The onion: it’s in almost every kitchen, but we’d never thought about growing onions until we moved to farm country (Minnesota), where it seems everyone has a huge kitchen garden. Here is where we first learned about short-day and long-day onions, seedlings and sets, and storing these pungent bulbs that add so much to our simple living cuisine.
Onions are another member of the Allium genus, and like garlic they contain high levels of beneficial nutrients. World’s Healthiest Foods, the authoritative nutrition website, says of onions, “With their unique combination of flavanoids and sulfur-containing nutrients, the allium vegetables such as onions belong in your diet on a regular basis.”
But we would use onions even if they weren’t powerhouses of healthful polyphenols, because they taste so good! We add them to beans while they’re cooking, to vegetable/bean filling for burritos, and to roasted root veggies and pasta sauce.
Growing onions is easy if you are patient and know which kind to grow in your part of the world. Here are some points we think are important if you want grow your own:
Onions can be grown in three different ways: from seeds, from sets, and from transplants. We’ve done all three; each has its advantages and disadvantages.
Onion sets come from seeds germinated last year. They are grown to marble-sized bulbs and then stored over the winter, sold for spring planting, and harvested in the late summer or fall.
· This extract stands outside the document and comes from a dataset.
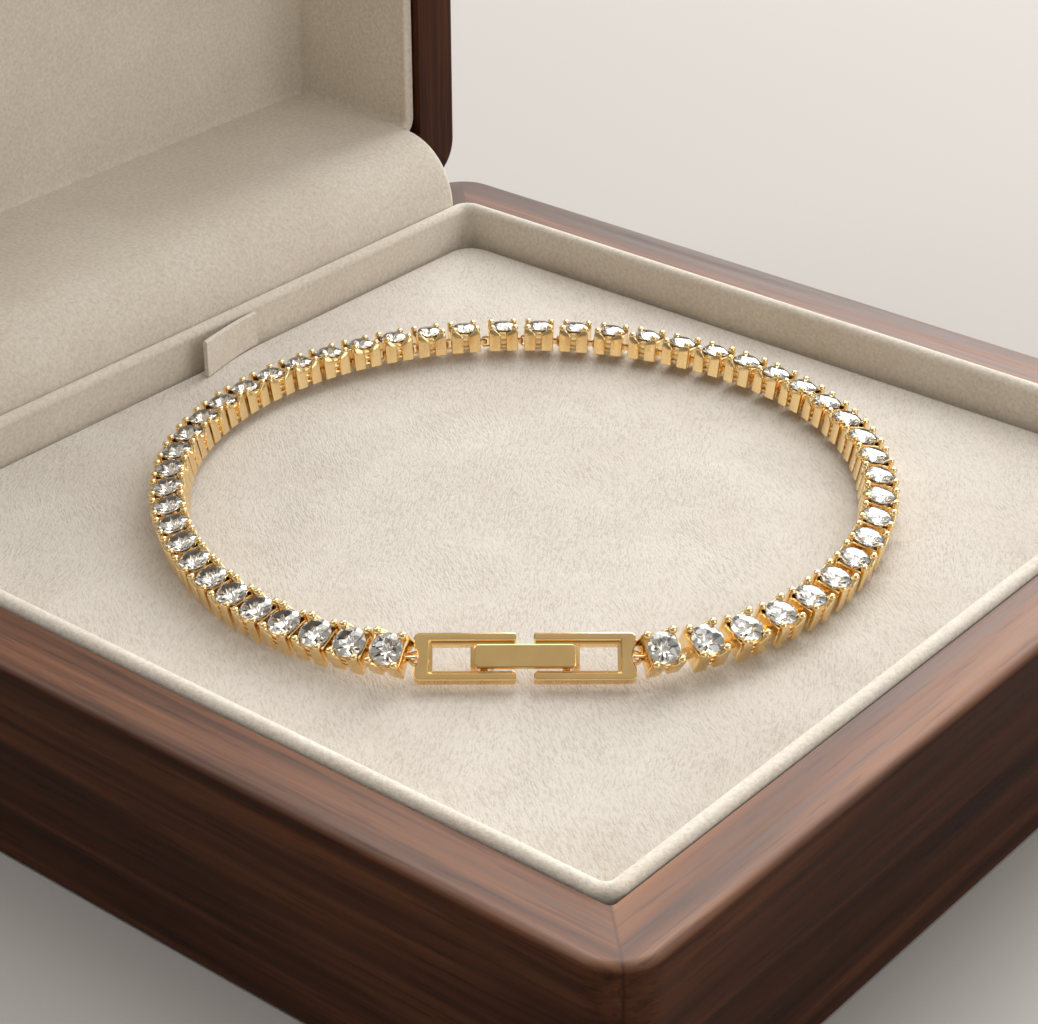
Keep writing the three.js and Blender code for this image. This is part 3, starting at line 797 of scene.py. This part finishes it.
def link_gaps():
    """Gap after each link, growing round the loop."""
    gaps = []
    for i in range(LINK_COUNT - 1):
        share = i / (LINK_COUNT - 2)
        slack = MEETING_SLACK if i == LINK_COUNT // 2 - 1 else 0
        gaps.append(FIRST_LINK_GAP + (LAST_LINK_GAP - FIRST_LINK_GAP) * share + slack)
    return gaps


def route_points(radius, steps=1200):
    """The route as points, clockwise seen from above, starting at the clasp's left end."""
    half_clasp = math.asin(END_STONE_SPAN / 2 / radius)
    arcs = [
        (radius * FRONT_SHARE, -math.pi / 2 - half_clasp, -math.pi),
        (radius * BACK_SHARE, math.pi, 0),
        (radius * FRONT_SHARE, 0, half_clasp - math.pi / 2),
    ]
    points = []
    for depth, start, end in arcs:
        for step in range(steps + 1):
            angle = start + (end - start) * step / steps
            points.append((radius * math.cos(angle), depth * math.sin(angle)))
    return np.array(points)


def route_length(radius):
    return float(np.linalg.norm(np.diff(route_points(radius), axis=0), axis=1).sum())


class Route:
    """The route whose length is the chain's, with the frames of the links on it."""

    def __init__(self):
        self.gaps = link_gaps()
        self.length = sum(gap + LINK_LENGTH for gap in self.gaps)
        low, high = END_STONE_SPAN / 2, self.length
        for _ in range(50):
            middle = (low + high) / 2
            if route_length(middle) < self.length:
                low = middle
            else:
                high = middle
        self.points = route_points(low)
        steps = np.linalg.norm(np.diff(self.points, axis=0), axis=1)
        self.travelled = np.concatenate(([0], np.cumsum(steps)))

    def at(self, distance):
        x = np.interp(distance, self.travelled, self.points[:, 0])
        y = np.interp(distance, self.travelled, self.points[:, 1])
        return Vector((x, y, 0))

    def link_frame(self, distance):
        step = 0.05
        along = (self.at(distance + step) - self.at(distance - step)).normalized()
        near = math.exp(-min(distance, self.length - distance) / LEAN_REACH)
        lean = math.radians(REST_LEAN + (CLASP_LEAN - REST_LEAN) * near)
        outward = Vector((-along.y, along.x, 0))
        origin = self.at(distance) - outward * GIRDLE_HEIGHT * math.sin(lean)
        origin.z = PAD_TOP + SEAT_GAP + LINK_WIDTH / 2 * math.sin(lean) + CLASP_LIFT * near
        return leaning_frame(origin, along, lean)

    def link_frames(self):
        frames = []
        distance = 0
        for i in range(LINK_COUNT):
            frames.append(self.link_frame(distance))
            if i < LINK_COUNT - 1:
                distance += self.gaps[i] + LINK_LENGTH
        return frames


def leaning_frame(origin, along, lean):
    """Placement that leans outward: x along the route, y outward and z up through the stone."""
    up = Vector((0, 0, 1))
    outward = up.cross(along)
    normal = up * math.cos(lean) + outward * math.sin(lean)
    across = outward * math.cos(lean) - up * math.sin(lean)
    matrix = Matrix((along, across, normal)).transposed().to_4x4()
    matrix.translation = origin
    return matrix


def clasp_frame(frames):
    """Clasp's placement: x from its left to its right end, y inward and up, z out of its face."""
    lean = math.radians(CLASP_LEAN)
    first, last = frames[0].translation, frames[-1].translation
    along = last - first
    along.z = 0
    along.normalize()
    inward = Vector((-along.y, along.x, 0))
    height = LUG_HEIGHT - FRAME_THICKNESS / 2
    origin = (first + last) / 2 - inward * (CLASP_SLIP * math.cos(lean) + height * math.sin(lean))
    origin.z = PAD_TOP + SEAT_GAP + FRAME_WIDTH / 2 * math.sin(lean)
    return leaning_frame(origin, -along, lean) @ Matrix.Rotation(math.pi, 4, "Z")


def on_pad():
    """Turns and moves the loop to its place on the pad."""
    place = Matrix.Translation((*LOOP_CENTRE, 0))
    return place @ Matrix.Rotation(math.radians(LOOP_TURN), 4, "Z")


# Stones and links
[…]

They are convenient, but can be expensive and don’t keep as well as onions grown directly from seed. This method is our least favorite way of growing onions.
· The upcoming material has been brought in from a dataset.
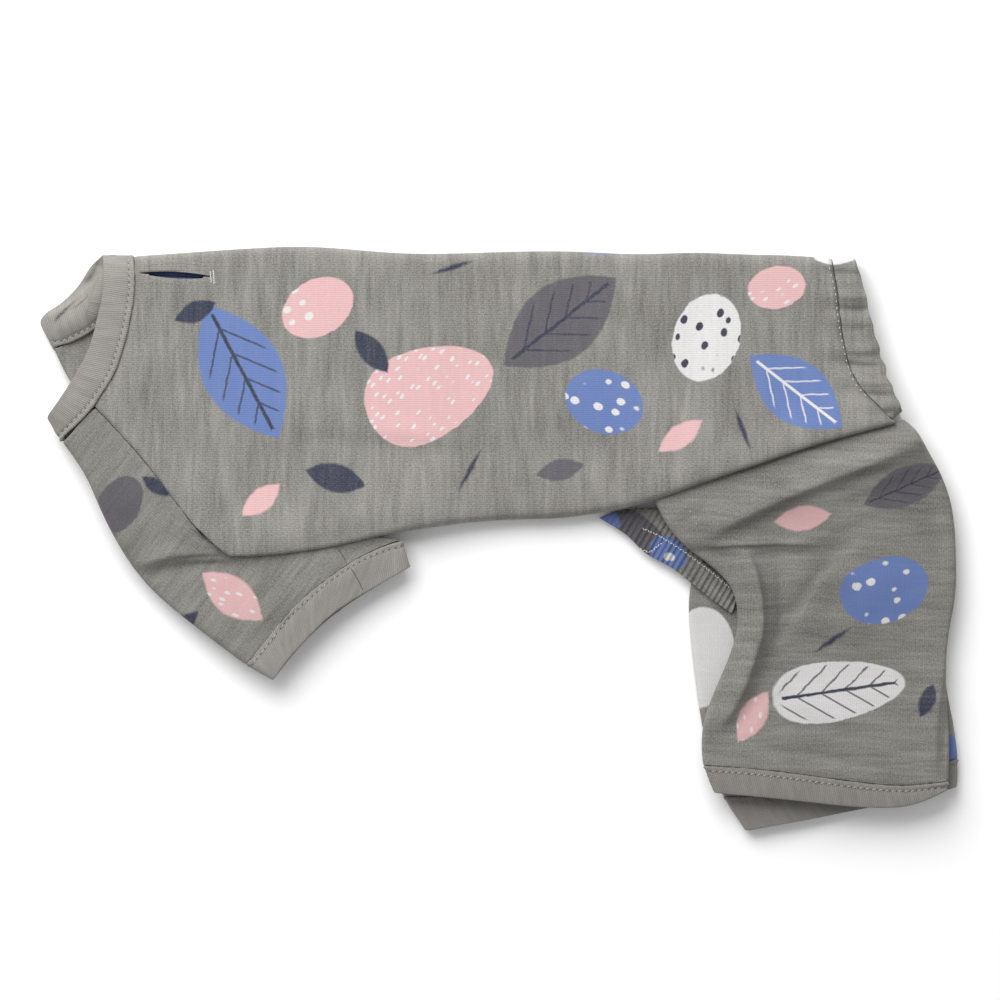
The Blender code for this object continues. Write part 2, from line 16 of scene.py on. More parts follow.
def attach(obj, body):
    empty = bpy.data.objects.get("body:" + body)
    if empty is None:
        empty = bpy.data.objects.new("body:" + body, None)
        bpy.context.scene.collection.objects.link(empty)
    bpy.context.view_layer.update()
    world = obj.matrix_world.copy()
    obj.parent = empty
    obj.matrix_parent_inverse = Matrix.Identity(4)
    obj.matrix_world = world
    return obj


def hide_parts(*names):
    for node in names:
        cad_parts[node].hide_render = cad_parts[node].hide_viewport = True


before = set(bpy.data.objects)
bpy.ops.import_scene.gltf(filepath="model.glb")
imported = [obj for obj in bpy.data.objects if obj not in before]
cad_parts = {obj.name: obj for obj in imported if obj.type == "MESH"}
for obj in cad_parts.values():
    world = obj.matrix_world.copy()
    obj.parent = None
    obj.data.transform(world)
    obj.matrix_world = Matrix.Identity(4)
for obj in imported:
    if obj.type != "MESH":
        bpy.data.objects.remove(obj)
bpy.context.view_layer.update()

MM = 0.001
scene = bpy.context.scene
print("nodes", sorted(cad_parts))

# %% [markdown]
# ## Camera, floor and light
# The suit is seen from straight above. A long lens far away keeps the outline true, with hardly
# any perspective. The light is one large soft box above the back of the suit and a bright room
# all round, so shadows are faint and lie below the belly and under the cuffs.

# %% Camera
VIEW_WIDE = 0.450  # metres of table across the picture
LENS = 180.0
SENSOR = 36.0
VIEW_MIDDLE = (0.0009, 0.0173)
SUIT_TOP = 0.007  # the height at which the picture is VIEW_WIDE across
camera_data = bpy.data.cameras.new("camera")
camera_data.lens = LENS
camera_data.sensor_width = SENSOR
camera = bpy.data.objects.new("camera", camera_data)
scene.collection.objects.link(camera)
camera.location = (*VIEW_MIDDLE, SUIT_TOP + VIEW_WIDE * LENS / SENSOR)
print("camera height in m", round(camera.location.z, 3))
camera_data.clip_end = 50.0
scene.camera = camera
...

You can direct-seed onions in the garden in the early spring. This method was frustrating for us because onion seeds take a long time to germinate – it seems like they will never come up! With patience and protection when they’re tiny, this method produces onions which keep well, and is the method of choice if you want to grow a lot of onions.
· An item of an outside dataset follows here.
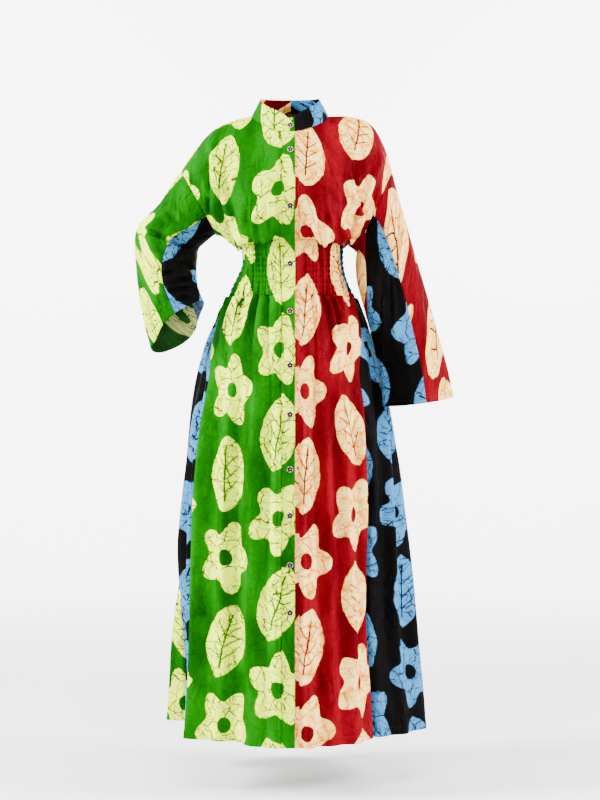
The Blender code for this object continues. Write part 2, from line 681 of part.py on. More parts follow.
def body_panels(kind, drops, relief, plain_every=None):
    """The six pieces of the band or the skirt."""
    steps = (0.02, 0.002)
    for side, colour in (("right", "green"), ("left", "red")):
        places = front_places(side == "right", drops)
        lift = relief(places[0], drops)
        lift[:, :2] = 0
        panel(f"{kind}_front_{side}", body, places, drops, steps, colour, 1, lift,
              plain_every=plain_every)
    for name, start, end, columns, colour in PANELS:
        places = even_places(FOLD_AT[start], FOLD_AT[end], columns)
        panel(f"{kind}_{name}", body, places, drops, steps, colour, 1,
              relief(places, drops), plain_every=plain_every)


# Rows down the bodice, and columns out from the centre to the sleeve seam
BODICE_DOWN = np.array([0, 0.08, 0.18, 0.30, 0.42, 0.54, 0.65, 0.75, 0.83, 0.90, 0.95, 0.98, 1.0])
NECK_STATIONS = np.array([0.65, 0.95, 1.25, 1.5, 1.75, 2.0])
BODICE_STATIONS = np.append(NECK_STATIONS, [2.5, 3.0, 3.4, 3.75, 4.0, 4.4, 4.8, 5.2, 5.6, 6.0])
BACK_FIRST = np.array([0, 0.33])  # the back's columns next to its centre seam


def draped(face):
    """The front or back of the bodice with its drape folds."""

    def surface(station, down):
        facing = -1 if face == "front" else 1
        plain = bodice(face, station, down)
        out = facing * normals(lambda u, v: bodice(face, u, v), station, down, 0.05, 0.01)
        return plain + out * drape_height(face, station, down)[..., None]

    return surface


def station_of_x(x, down):
    """The station near the centre front where the bodice is at x."""
    fine = np.linspace(-1.5, 1.5, 241)
    return float(np.interp(x, bodice("front", fine, np.full_like(fine, down))[:, 0], fine))


def front_stations(edge_x, second_x, side):
    rows = []
    for down in BODICE_DOWN:
        first = [station_of_x(x, down) for x in (edge_x, second_x)]
        rows.append(np.append(first, side * BODICE_STATIONS))
    return np.array(rows)


def bodice_panels():
    steps = (0.03, 0.004)
    right = front_stations(RIGHT_EDGE, STAND_SEAM, -1)
    left = front_stations(LEFT_EDGE, LEFT_SECOND, 1)
    back = np.append(BACK_FIRST, BODICE_STATIONS)
    for face, side, stations, colour, facing in (
        ("front", "right", right, "green", -1),
        ("front", "left", left, "red", -1),
        ("back", "right", -back, "green", 1),
        ("back", "left", back, "red", 1),
    ):
        panel(f"bodice_{face}_{side}", draped(face), stations, BODICE_DOWN, steps, colour,
              facing, settle=bodice_seam_normals(face))


def sleeve_panels(side, table, colour, facing):
    """A sleeve's main piece, and the contrast piece between its two seams."""
    alongs = np.linspace(0, 1, 13)
    front = table.read("front_seam", alongs)[:, None]
    back = table.read("back_seam", alongs)[:, None]
    share = np.linspace(0, 1, 17)
    steps = (2.0, 0.004)

    def waved(angle, along):
        plain = sleeve(table, angle, along)
        out = facing * normals(lambda u, v: sleeve(table, u, v), angle, along, 2.0, 0.01)
        grown = SLEEVE_WAVE * np.clip(along, 0, 1) ** 1.5
        wave = np.cos(np.radians(SLEEVE_WAVES * angle + 40)) * grown
        return plain + out * wave[..., None]

    def settle(out, angle, along):
        return np.where((along == 0)[..., None], sleeve_ring_normal(table, angle), out)

    main = (back - 360) + (front - back + 360) * share
    under = front + (back - front) * np.linspace(0, 1, 9)
    panel(f"sleeve_{side}_main", waved, main, alongs, steps, colour, facing, settle=settle)
    panel(f"sleeve_{side}_under", waved, under, alongs, steps, "black", facing, settle=settle)


def collar_facing(turn, height):
    """The facing, inside the collar."""
    return neck(turn, height) - normals(neck, turn, height, *COLLAR_STEPS) * FACING_IN


def collar_panels():
    """Two halves that meet at the centre back, with a facing inside each."""
    behind = 180 - 45 * np.append(NECK_STATIONS[::-1], BACK_FIRST[::-1])[1:]
    round_neck = np.append(45 * NECK_STATIONS, behind)
    right_xs = (STAND_EDGE, STAND_MIDDLE, RIGHT_EDGE, STAND_SEAM)
    left_xs = (STAND_EDGE + SEAM_GAP, LEFT_EDGE, LEFT_SECOND)
    for side, xs, way, outside, inside in (
        ("right", right_xs, -1, "green", "red"),
        ("left", left_xs, 1, "black", "black"),
    ):
        turns = np.append([turn_of_x(x) for x in xs], way * round_neck)
        panel(f"collar_{side}", neck, turns, COLLAR_ROWS, COLLAR_STEPS, outside,
              thick=COLLAR_WALL)
        panel(f"collar_facing_{side}", collar_facing, turns, COLLAR_ROWS, COLLAR_STEPS,
              inside, thick=COLLAR_WALL)


def turn_of_x(x):
    """The turn at which the collar's seam reaches x near the centre front."""
    side = NECK_SEAM["right"] if x < 0 else NECK_SEAM["left"]
    return math.degrees(math.asin(x / side))


def stand_line(x):
    """Points down the dress at one x near the centre front, with normals pointing
    out: over the bodice, the band and the skirt."""
    points, outs = [], []
    for down in BODICE_DOWN[:-1]:
        at = np.array(station_of_x(x, down)), np.array(down)
        points.append(bodice("front", *at))
        outs.append(-normals(lambda u, v: bodice("front", u, v), *at, 0.03, 0.004))
    outs[0] = normals(neck, np.array(turn_of_x(x)), np.array(0.0), *COLLAR_STEPS)
    for drop in np.concatenate([np.linspace(BAND_TOP, BAND_FOOT, 6), SKIRT_DROPS[1:]]):
        at = np.array(place_of_x(x, drop)), np.array(drop)
        points.append(body(*at))
        outs.append(normals(body, *at, 0.02, 0.002))
    return np.array(points), np.array(outs)


def strip(name, xs, lift, colour):
    """A strip of the button stand: columns at xs, moved out from the fronts."""
    lines = [stand_line(x) for x in xs]
    points = np.stack([line[0] for line in lines], 1)
    outs = np.stack([line[1] for line in lines], 1)
    outer = pulled_in(points + outs * (lift + WALL / 2))
    inner = pulled_in(points + outs * (lift - WALL / 2))
    return wall(name, outer, inner, colour)


def stand():
    strip("placket_right", (STAND_SEAM, RIGHT_EDGE, STAND_MIDDLE, STAND_EDGE), STAND_LIFT, "green")
    strip("placket_left", (UNDER_EDGE, STAND_MIDDLE, STAND_EDGE, LEFT_EDGE), 0.0, "red")


def button(number, drop):
    """A round button on the top strip, or on the collar."""
    seam_drop, top_drop = NECK.read("seam_drop", 0), NECK.read("top_drop", 0)
    if drop < seam_drop:
        at = np.array(0.0), np.array((seam_drop - drop) / (seam_drop - top_drop))
        centre, out = neck(*at), normals(neck, *at, *COLLAR_STEPS)
        lift = COLLAR_WALL / 2
    else:
        points, outs = stand_line(0.0)
        centre = np.array([np.interp(drop, -points[:, 2], points[:, i]) for i in range(3)])
        out = np.array([np.interp(drop, -points[:, 2], outs[:, i]) for i in range(3)])
        lift = STAND_LIFT + WALL / 2
    out /= np.linalg.norm(out)
    side = np.array([1.0, 0.0, 0.0])
    side -= out * side.dot(out)
    side /= np.linalg.norm(side)
    up = np.cross(side, out)
    mesh = bmesh.new()
    rings = []
    for width, height in BUTTON_PROFILE:
        middle = centre + out * (lift + BUTTON_SHANK + height * BUTTON_THICK)
        radius = BUTTON_RADIUS * width
        rings.append([
            mesh.verts.new(middle + radius * (math.cos(a) * side + math.sin(a) * up))
            for a in np.linspace(0, 2 * math.pi, BUTTON_SIDES, endpoint=False)
        ])
    for low, high in zip(rings, rings[1:]):
        for k in range(BUTTON_SIDES):
            n = (k + 1) % BUTTON_SIDES
            mesh.faces.new((low[k], low[n], high[n], high[k]))
    mesh.faces.new(rings[0])
    mesh.faces.new(rings[-1])
    bmesh.ops.recalc_face_normals(mesh, faces=mesh.faces)
    finished(f"button_{number:02d}", mesh, "bone", BUTTON_ROUGHNESS)


def build():
    for piece in list(bpy.data.objects):
        bpy.data.objects.remove(piece)
    shirr_drops = np.linspace(BAND_TOP, BAND_FOOT, 2 * SHIRR_ROWS + 1)
    collar_panels()
    bodice_panels()
    sleeve_panels("right", RIGHT_SLEEVE, "green", -1)
    sleeve_panels("left", LEFT_SLEEVE, "red", 1)
    body_panels("band", shirr_drops, puffs, (3, 2))
    body_panels("skirt", SKIRT_DROPS, gathers)
    stand()
    for number, drop in enumerate(BUTTON_DROPS, 1):
        button(number, drop)


build()
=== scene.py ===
import math

import bpy
import numpy as np
from mathutils import Matrix, Vector


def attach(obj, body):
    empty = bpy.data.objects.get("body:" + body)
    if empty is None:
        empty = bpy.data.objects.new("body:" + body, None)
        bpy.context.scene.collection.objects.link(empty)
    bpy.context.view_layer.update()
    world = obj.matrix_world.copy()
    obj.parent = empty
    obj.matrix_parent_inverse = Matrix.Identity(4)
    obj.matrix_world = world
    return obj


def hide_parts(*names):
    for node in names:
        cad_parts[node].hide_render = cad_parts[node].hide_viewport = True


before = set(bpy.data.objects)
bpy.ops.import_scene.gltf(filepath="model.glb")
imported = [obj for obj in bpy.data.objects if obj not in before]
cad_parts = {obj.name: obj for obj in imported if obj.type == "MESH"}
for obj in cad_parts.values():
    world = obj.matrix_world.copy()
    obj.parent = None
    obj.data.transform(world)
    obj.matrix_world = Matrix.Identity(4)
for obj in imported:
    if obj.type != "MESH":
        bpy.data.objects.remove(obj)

bpy.ops.object.select_all(action="DESELECT")
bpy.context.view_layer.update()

# Sizes shared with the solids, in metres. Drop is the distance below the neck point.
BAND_TOP = 0.310
BAND_FOOT = 0.4375
HIP = 0.640
HEM = 1.450
STAND_EDGE = 0.0109
STAND_SEAM = -0.0187
RIGHT_EDGE = -0.0090
UNDER_EDGE = -0.0087
LEFT_EDGE = 0.0205
STAND_LIFT = 0.0019
SEAM_GAP = 0.0003
BUTTON_RADIUS = 0.0070
BUTTON_DROPS = (0.044, 0.107, 0.236, 0.366, 0.477, 0.600, 0.710, 0.832, 0.935, 1.045, 1.150)

# Cloth, in metres
CLOTH = 0.0008  # thickness of one layer
HEM_CLOTH = 0.0017  # thickness of a turned hem
COLLAR_CLOTH = 0.0010
STAND_CLOTH = 0.0013
HEM_DEPTH = 0.018
CUFF_DEPTH = 0.012
SEAM_DIP = 0.0009  # how far a sewn edge pulls in
SEAM_REACH = 0.005
BAND_GATHER = 1.5  # cloth gathered into each metre of band

DOWN = (1, 1, -1)  # turns a drop into a height
UPRIGHT = (0, 0, 1)


def hermite(start, end, start_slope, end_slope, t):
    """A smooth path from start to end with a slope at each."""
    return (
        start * (2 * t**3 - 3 * t**2 + 1)
        + start_slope * (t**3 - 2 * t**2 + t)
        + end * (3 * t**2 - 2 * t**3)
        + end_slope * (t**3 - t**2)
    )


class Table:
    """Rows of sizes under named columns, read smoothly along the first column."""

    def __init__(self, columns, rows):
        self.keys = np.array([row[0] for row in rows], float)
        self.values = {
            name: np.array([row[i] for row in rows], float)
            for i, name in enumerate(columns)
        }

    def read(self, name, where):
        """A smooth curve through one column, read at each place."""
        keys, values = self.keys, self.values[name]
        where = np.clip(np.asarray(where, float), keys[0], keys[-1])
        slopes = np.gradient(values, keys)
        i = np.clip(np.searchsorted(keys, where, side="right") - 1, 0, len(keys) - 2)
        span = keys[i + 1] - keys[i]
        t = (where - keys[i]) / span
        return hermite(values[i], values[i + 1], slopes[i] * span, slopes[i + 1] * span, t)

    def point(self, where, *names):
        """The columns named, side by side."""
        return np.stack([self.read(name, where) for name in names], -1)


def named(columns, rows):
    """Rows of numbers with the names of their columns."""
    return [dict(zip(columns, row)) for row in rows]


def ease(low, high, where):
    """0 below low, 1 above high, and smooth between them."""
    t = np.clip((where - low) / (high - low), 0, 1)
    return t * t * (3 - 2 * t)


def bell(apart, spread):
    """1 in the middle of a ridge, and down to nothing beside it."""
    return np.exp(-((apart / spread) ** 2))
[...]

The best method for us is transplanting. Seeds are germinated indoors in flats of potting soil (be patient!), nurtured in the cold frame during late winter, and planted out into the garden when cold weather is past. This method makes the most of every seed, and the onions grown this way keep well if they’re stored properly.
Another consideration when you’re growing onions is day length. Onions respond to the length of the day to know when it’s time to form a bulb. Different varieties are adapted to different latitudes. In the northern U.S. summer days can be 16 hours long, whereas here in Arizona the longest days are only about 14 hours long. Gardeners in Minnesota grow long-day varieties while growers in Florida grow short-day types. Your seed catalog or garden center will tell you which types are adapted for your latitude.
So you’ve chosen a variety, a growing method, and your onions are lookin’ good. How do you tell when they’re “done”? When the day length is right your onions will form bulbs of golf-ball to softball size, and the leaves will begin to turn yellow and die back. The necks of the onions will soften and the tops will fall over. This falling over is the signal your onions are ready to harvest.
Gently lift them out of the soil with a spading fork and let them dry for a few days in the garden if the weather will allow. If it’s rainy, bring them indoors to a warm dry place. Let the tops dry and the necks thin down. Don’t cut the tops off until they’re completely dry! Store your onions in a cool dry place indoors where there’s plenty of air circulation.
As usual, we recommend you consult our garden guru, Barbara Damrosch, for more detailed information on growing onions. Good luck and have fun!